The idea is that since it's pseudo-random instead of random, perhaps there is a way to do that.
However, it's most likely overkill, and may (if true) actually be worse than not doing so, since it'd make it possible to determine the random number usage during a 1 hour period.
Something like this would probably be better, in order to create a new unknown random seed after the random seed from /var is used :
dd if=/dev/random of=/dev/urandom bs=4096 count=1 &
(And a similar line for the random seed, which I don't remember the exact location of right now.)
> dd if=/dev/random of=/dev/urandom bs=4096 count=1 &
Is there a typo there? This will not increase the entropy, as it is just feeding the entropy from /dev/random back into /dev/urandom. The point of the random seed is to store some entropy between reboots, and the kernel will then mix this in with its own entropy when you write it to /dev/urandom (as I'm sure you know). There is no point (but no harm either) in writing anything else to /dev/urandom unless what you write is from a random source (which is different from /dev/urandom itself).
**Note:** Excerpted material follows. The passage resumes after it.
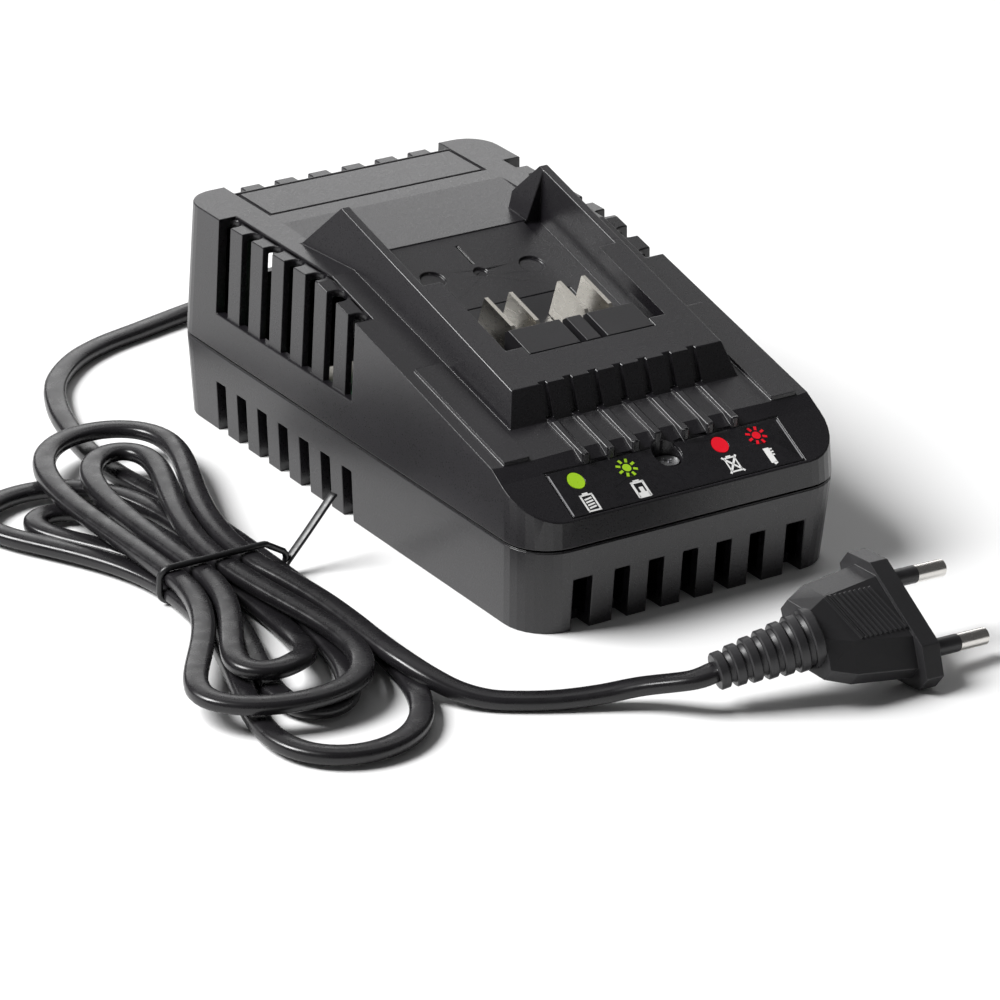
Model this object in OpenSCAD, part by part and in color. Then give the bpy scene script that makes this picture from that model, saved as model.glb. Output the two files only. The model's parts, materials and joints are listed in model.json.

The only thing I would change about the random seed behaviour we have now is to refactor the saving of the random seed (in rc.shutdown) into its own function, and call this function both after loading the random seed on boot and just before shutdown.
The first write is to avoid booting the system with the same random seed twice, the second write is to save the entropy that the system has accumulated since boot.
However, I see what you mean about taking data from the random pool and putting it back there. The main reason I did that was that I don't remember the location of the random seed, which is what I was mainly thinking about when I wrote it. The other reason is that I forgot that /dev/random and /dev/urandom use the same random pool.
So, while it may not have been a typo at the time, I do see why it's wrong.
Either way, you're right, I'm just overanalyzing and trying to fix an issue that doesn't really exist :-)
I agree with what you wrote about when to save and restore the seed.